Los traumas derivan en síntomas. Estos hay que vivirlos, dicen los psicólogos. De ahí que hablen de “hacer el síntoma”. Sin esto no hay terapia, y sin esta no hay cura.
A raíz de la Convención descubrimos que no todos los traumas del 11 de septiembre y de lo que fue la transición se habían extinguido o sublimado. De ahí que esta se transformó en la ocasión para hacer el síntoma. Cierto que el espectáculo no fue grato de ver: rabia, violencia verbal, revanchismo, sorna, intolerancia; pero, con todo, fue un ejercicio pacífico y la Convención cumplió con lo que se le exigió: escribir un borrador de nueva Constitución. Su propuesta no hizo sentido a la mayoría de los chilenos y chilenas, y por lo mismo fue rechazada.
¿Fue un fracaso? En su objetivo directo, sí: confeccionar un texto que interpretara y canalizara las trayectorias y expectativas de vida en común de los chilenos. Pero haber conseguido que se viviera el síntoma en forma pacífica fue un logro extraordinario para una sociedad que en 2019 estuvo a un tris de un quiebre dramático. Si se admite esta lectura, entonces habría que ser cuidadosos para no tirar el bebé con el agua de la bañera; esto es, no echar al traste de la basura la experiencia de la Convención por el hecho de que su texto fuera rechazado.
A pesar de sus fallas y excesos, la Convención fue una experiencia terapéutica que no se debe desestimar. Por lo mismo, hay que construir a partir de ella, no contra ella. Sea como sea que siga, el proceso constituyente debe encontrar la forma de plantearse como una continuidad —continuidad, por cierto, no exenta de críticas y modificaciones—, no como ruptura. Si lo que predomina es el afán de borrar lo vivido se estaría repitiendo el pecado que hundió a la Convención: un ánimo de ruptura que a veces lindaba con lo infantil. Plantear lo que viene como continuidad —con el esfuerzo reciente y, por qué no, con lo que se avanzó en los tiempos de Bachelet— ayudará también a evitar que los sentimientos de exclusión se adueñen de quienes votaron por el Apruebo, tal como les ocurrió a las corrientes minoritarias dentro de la Convención pasada.

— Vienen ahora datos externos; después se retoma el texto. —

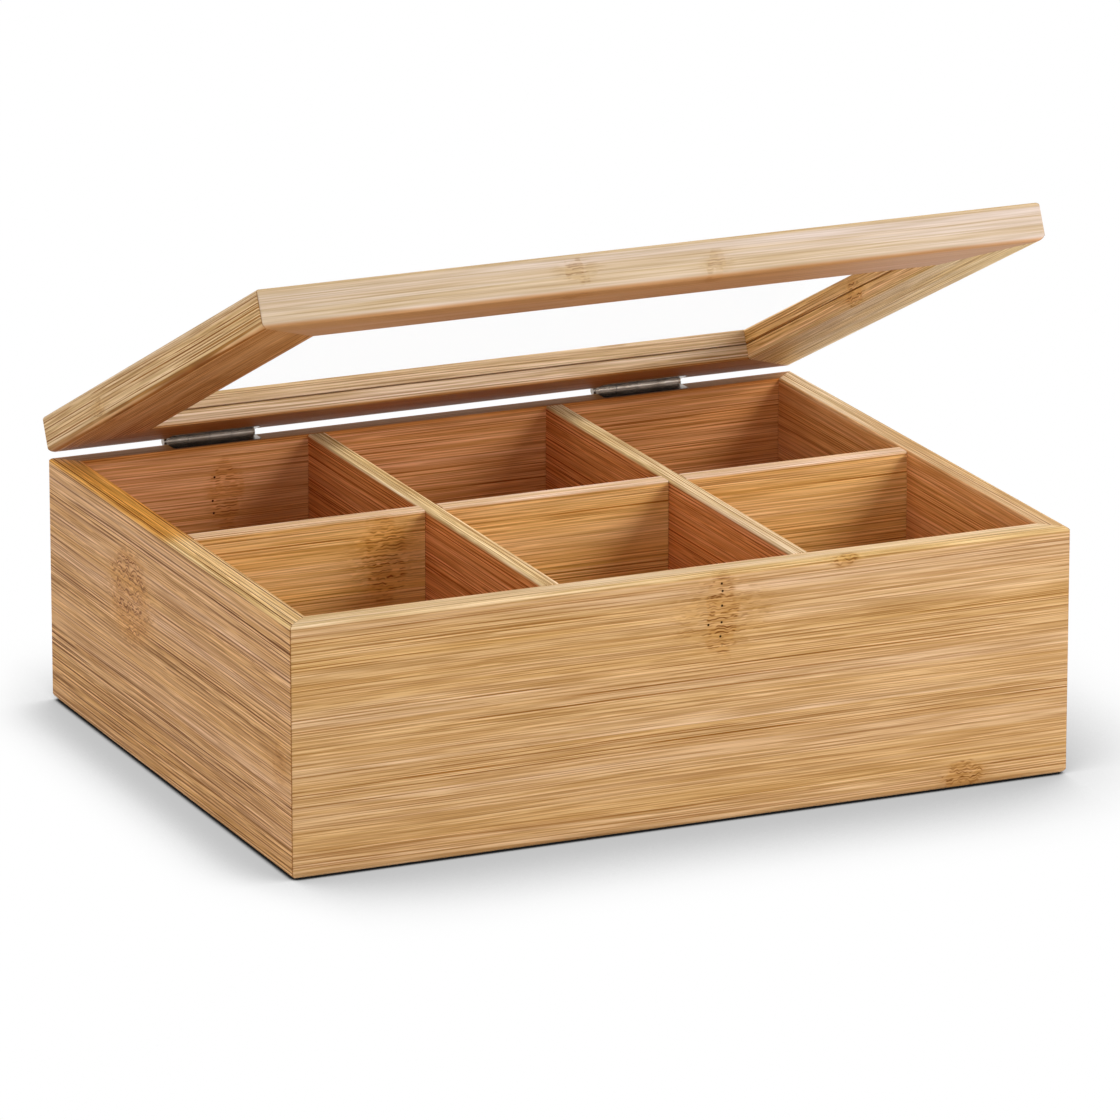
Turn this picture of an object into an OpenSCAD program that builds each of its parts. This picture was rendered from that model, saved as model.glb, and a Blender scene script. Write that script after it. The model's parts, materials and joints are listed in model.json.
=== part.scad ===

Por cierto que después de un terremoto como el del 4S era lógico tomarse un tiempo. Unos quieren celebrar (aunque los motivos para ello puedan diferir); otros necesitan hacer el duelo. Pero hay que seguir adelante, tal como se lo han planteado los partidos y congresistas. Las negociaciones en curso hay que interpretarlas como un intervalo de una larga marcha, que si ha tomado más tiempo de lo previsto, es porque eran más los traumas y las resistencias por superar. La discusión sobre bordes, principios o bases es, de hecho, parte de un acuerdo constitucional en gestación, el cual ha vuelto a tener a los partidos políticos y a congresistas como actores protagónicos. En buena hora.
No se debe olvidar la esclerosis que padece nuestro marco institucional. Por 16 años oscilamos entre dos figuras salvadoras que tienen tanto en común como el aceite y el vinagre: Michelle Bachelet y Sebastián Piñera. Agotado el ejercicio, se eligió a Gabriel Boric. Este ha vivido la misma experiencia que sus predecesores: un acelerado deterioro de la confianza de la población. Si aborta el proceso constitucional y la parálisis se mantiene, seguro que retomaremos la misma alternancia, pero ahora entre péndulos cada vez más excluyentes. Esto lo sabe la derecha más extrema. Por eso se ha retirado de las negociaciones.
La única manera de salir de esa dinámica destructiva, que terminará llevando a la democracia chilena al despeñadero, es evitando que aborte la dura y larga terapia a la que decidimos someternos con el proceso constitucional. Hay que tener cuidado, sin embargo, con no dilatarla en extremo, porque llevará a que la gente se aburra y se margine. Es responsabilidad del gran arco democrático que la marcha no se detenga.